When the new Gecom chairman was announced last week, the subject of age became a hot topic of discussion. One observer noted that our concerns about the age factor at the present time in our society really should be focused on a larger sector of the population, rather than one person. What are we doing about the millennials?

There are various definitions for the term millennials, depending on where one refers to, but a rather broad term would encompass persons born between the mid-1980s and early 2000s. This generation were largely the offspring of the baby boomers, the persons born between 1946 and 1964 when there was an explosion in the world’s population following World War II.

This generation of Guyanese, arguably our most precious resource are coming of age and are soon to be transitioning into positions of power and very soon will be running our society. The older generation, their parents and the elder society are experiencing difficulty in relating to the millennials on several fronts and there is growing concern as to where this will all lead to in the end.

Technology has a played significant role in this separation of the generations. The millennials, to their elders seem to function in altogether different dimension, often immersed in their iphones or notepads or lap tops or the latest technology device/flavour of the moment, quite oblivious to the fact that there is actually a world existing around them. Locked into this virtual world the younger generation appear to dwell on another planet, much to the chagrin of their parents.

While the older generation understand and appreciate the value of technology in improving the general well-being of life on earth, they find it difficult, and quite often irritating to relate to how fast technology has changed the way of life in a generation. The video-gamers generation (apparently these young adults are playing games on their devices) have flowed smoothly along with the passage of time, transitioning from one era to the next.

The millennials, unaware of their apparent parallel life to the real world, thrive on social media, moving from various platforms, more often than not, in the world of Facebook. The seemingly constant checking, texting and messaging has become a problem when they step into the real world of work and their inability to divorce themselves from their electronic gadgets is proving to be an employer’s nightmare to say the least. Separating the millennials from their addictive gizmos is proving to be quite a challenge. Employers, in some instances, have resorted to banning electronics from the work area to force their employees to concentrate on the job at hand.

Ironically, the parents and the grandparents have contributed this dilemma, by, in wanting the best for their kids, they provided the video games and the other forms of technology which has created this scenario, where instant gratification has become the norm, and patience is fast becoming a long lost art.

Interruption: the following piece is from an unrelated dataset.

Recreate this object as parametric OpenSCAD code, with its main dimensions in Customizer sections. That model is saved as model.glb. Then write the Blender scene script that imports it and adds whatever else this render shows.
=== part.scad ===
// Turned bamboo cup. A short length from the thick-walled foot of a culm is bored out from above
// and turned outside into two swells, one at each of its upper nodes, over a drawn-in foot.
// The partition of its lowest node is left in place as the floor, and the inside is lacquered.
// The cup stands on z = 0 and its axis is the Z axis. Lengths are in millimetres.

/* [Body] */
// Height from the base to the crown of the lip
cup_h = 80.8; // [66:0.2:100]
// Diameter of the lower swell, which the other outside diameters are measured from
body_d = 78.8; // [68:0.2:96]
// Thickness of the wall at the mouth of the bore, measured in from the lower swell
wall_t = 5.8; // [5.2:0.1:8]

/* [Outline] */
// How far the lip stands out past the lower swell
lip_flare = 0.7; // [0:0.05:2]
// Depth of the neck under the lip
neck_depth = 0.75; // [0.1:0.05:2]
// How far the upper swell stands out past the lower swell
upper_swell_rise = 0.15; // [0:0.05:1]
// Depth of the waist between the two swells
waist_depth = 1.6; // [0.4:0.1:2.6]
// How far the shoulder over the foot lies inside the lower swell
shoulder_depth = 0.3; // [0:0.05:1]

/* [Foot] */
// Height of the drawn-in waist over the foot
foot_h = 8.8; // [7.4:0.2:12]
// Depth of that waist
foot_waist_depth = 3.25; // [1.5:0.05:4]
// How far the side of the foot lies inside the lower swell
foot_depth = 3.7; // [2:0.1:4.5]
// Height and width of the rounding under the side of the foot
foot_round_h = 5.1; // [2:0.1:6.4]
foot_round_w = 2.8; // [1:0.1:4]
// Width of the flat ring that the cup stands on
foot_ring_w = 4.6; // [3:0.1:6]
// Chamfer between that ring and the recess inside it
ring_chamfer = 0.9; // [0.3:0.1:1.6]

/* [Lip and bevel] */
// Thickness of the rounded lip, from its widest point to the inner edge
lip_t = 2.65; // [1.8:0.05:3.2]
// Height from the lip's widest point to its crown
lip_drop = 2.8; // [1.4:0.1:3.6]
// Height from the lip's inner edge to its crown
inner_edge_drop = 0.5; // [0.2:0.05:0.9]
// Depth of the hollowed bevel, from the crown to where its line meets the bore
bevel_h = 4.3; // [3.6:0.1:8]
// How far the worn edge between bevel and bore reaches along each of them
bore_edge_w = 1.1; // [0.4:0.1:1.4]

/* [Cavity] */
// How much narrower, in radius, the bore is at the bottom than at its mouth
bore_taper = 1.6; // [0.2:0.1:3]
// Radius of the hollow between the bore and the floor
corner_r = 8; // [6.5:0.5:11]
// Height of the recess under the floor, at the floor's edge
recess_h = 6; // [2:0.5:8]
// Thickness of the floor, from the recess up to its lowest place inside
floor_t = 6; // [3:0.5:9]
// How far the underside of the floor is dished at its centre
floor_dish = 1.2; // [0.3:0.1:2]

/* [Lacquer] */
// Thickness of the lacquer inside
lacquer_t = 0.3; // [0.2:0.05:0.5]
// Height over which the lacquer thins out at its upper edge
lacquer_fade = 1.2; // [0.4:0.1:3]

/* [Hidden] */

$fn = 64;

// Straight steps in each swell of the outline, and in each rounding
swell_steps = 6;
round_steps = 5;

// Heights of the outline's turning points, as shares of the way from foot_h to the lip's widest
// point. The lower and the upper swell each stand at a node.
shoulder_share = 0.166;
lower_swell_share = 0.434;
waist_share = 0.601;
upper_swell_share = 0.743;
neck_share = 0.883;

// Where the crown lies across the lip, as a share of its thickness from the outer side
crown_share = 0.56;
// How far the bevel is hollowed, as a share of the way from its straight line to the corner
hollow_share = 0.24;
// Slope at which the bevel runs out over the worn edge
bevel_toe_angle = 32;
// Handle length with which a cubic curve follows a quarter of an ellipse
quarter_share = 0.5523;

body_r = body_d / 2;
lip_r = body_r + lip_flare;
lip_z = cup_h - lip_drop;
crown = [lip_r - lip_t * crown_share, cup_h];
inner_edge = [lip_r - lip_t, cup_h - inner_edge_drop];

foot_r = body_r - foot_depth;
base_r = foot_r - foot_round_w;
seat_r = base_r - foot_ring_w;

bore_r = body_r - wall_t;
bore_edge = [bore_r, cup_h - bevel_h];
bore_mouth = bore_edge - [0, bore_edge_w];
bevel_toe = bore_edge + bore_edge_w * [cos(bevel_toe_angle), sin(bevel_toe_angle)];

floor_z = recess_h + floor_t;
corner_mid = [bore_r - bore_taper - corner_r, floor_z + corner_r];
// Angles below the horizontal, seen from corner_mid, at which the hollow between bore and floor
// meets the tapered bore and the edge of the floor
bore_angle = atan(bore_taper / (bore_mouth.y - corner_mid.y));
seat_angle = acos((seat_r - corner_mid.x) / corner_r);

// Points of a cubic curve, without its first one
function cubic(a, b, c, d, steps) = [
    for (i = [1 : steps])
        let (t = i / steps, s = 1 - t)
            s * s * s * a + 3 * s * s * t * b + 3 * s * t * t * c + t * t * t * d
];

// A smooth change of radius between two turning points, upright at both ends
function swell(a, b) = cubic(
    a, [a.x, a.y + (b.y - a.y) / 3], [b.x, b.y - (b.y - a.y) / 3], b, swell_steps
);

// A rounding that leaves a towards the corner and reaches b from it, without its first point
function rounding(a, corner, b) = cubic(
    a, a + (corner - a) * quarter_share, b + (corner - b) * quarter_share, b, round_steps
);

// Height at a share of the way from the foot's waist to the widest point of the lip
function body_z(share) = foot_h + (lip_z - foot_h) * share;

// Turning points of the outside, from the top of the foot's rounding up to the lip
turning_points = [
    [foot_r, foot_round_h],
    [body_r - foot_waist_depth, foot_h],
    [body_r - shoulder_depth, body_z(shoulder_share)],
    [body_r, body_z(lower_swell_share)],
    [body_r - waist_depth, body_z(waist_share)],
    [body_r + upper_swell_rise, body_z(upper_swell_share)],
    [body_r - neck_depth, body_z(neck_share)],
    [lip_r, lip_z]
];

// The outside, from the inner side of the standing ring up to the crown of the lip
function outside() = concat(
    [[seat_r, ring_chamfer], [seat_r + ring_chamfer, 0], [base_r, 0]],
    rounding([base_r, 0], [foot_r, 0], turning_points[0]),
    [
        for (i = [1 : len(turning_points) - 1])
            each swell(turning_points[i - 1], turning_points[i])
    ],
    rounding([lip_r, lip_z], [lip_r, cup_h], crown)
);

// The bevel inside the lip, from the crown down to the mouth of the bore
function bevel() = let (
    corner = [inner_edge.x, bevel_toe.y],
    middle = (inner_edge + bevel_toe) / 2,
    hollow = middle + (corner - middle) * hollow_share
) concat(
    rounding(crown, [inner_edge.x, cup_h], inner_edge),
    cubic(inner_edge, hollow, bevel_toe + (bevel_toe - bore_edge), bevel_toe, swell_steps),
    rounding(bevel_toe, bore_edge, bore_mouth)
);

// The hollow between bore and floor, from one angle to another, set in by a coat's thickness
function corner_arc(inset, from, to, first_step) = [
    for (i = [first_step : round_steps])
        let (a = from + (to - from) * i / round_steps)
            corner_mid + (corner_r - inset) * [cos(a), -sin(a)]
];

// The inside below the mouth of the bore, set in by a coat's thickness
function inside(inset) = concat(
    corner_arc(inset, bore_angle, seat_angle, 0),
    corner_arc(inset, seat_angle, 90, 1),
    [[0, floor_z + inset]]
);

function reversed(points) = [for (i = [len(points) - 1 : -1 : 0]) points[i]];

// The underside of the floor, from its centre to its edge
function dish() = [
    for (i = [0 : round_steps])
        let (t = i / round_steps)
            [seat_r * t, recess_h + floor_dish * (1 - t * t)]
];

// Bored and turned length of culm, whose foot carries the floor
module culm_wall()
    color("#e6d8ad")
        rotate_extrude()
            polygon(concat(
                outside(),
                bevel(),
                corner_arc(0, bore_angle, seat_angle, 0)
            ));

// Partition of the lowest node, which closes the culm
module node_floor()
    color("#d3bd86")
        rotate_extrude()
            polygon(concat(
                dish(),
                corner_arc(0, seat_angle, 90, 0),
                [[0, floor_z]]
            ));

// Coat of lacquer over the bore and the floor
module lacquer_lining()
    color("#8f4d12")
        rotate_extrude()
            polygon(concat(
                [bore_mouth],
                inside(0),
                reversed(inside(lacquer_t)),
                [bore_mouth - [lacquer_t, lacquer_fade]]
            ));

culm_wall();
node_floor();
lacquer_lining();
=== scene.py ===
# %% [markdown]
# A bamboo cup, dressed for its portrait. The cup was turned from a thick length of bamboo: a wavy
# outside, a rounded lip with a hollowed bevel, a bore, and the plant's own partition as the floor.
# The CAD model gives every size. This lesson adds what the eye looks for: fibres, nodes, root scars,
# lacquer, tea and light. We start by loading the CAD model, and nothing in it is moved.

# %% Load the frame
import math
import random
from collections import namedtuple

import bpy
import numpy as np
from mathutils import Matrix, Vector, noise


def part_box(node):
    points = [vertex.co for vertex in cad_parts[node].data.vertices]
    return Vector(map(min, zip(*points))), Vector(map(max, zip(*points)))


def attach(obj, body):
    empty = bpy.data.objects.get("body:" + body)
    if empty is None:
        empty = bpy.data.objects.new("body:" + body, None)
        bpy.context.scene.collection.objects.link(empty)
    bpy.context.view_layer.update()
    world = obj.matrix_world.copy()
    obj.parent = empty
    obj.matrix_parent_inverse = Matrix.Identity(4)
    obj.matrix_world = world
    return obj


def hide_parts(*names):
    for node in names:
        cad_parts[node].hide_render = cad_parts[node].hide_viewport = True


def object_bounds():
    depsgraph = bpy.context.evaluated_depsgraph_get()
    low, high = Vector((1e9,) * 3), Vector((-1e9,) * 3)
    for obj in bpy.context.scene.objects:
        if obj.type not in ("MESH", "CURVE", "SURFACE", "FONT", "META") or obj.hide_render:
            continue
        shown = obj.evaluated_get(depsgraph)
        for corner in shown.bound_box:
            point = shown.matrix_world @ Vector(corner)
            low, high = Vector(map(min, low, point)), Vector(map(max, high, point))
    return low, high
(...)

Alas, all is not lost. Here in Guyana, we are starting to see the value in our millennials. Last month, the Ministry of Public Telecommunications announced the winners of the competition it had sponsored to develop an app which will link local farmers, producers and processors with international buyers in a single online market place. Given three weeks to develop the app, the winning three-man team, average age twenty-three years old, declared that their final product still needed to be fine-tuned before it could become fully functional. In layman terms, they were quickly and lucidly able to explain to the older generation the pitfalls in our current state of development that still need to be rectified to make the app a reality.

In so doing, they were able to shed light on the areas where we are lacking. The leader pointed out we will need a grading system for the produce, the development of logistics for shuttling to points of export, and a facility to confirm payments to our farmers, a policy that the Bank of Guyana is still working on.

Technology is here to stay, whether, we, the older generation, like it or accept it, or not.  Can the millennials dovetail their virtual world and reality, to live in harmony with the baby boomers?

Can anyone write an app that will allow the millennials to put away their devices, develop patience, concentrate at work and return to planet earth occasionally? The older generation would be instantly gratified.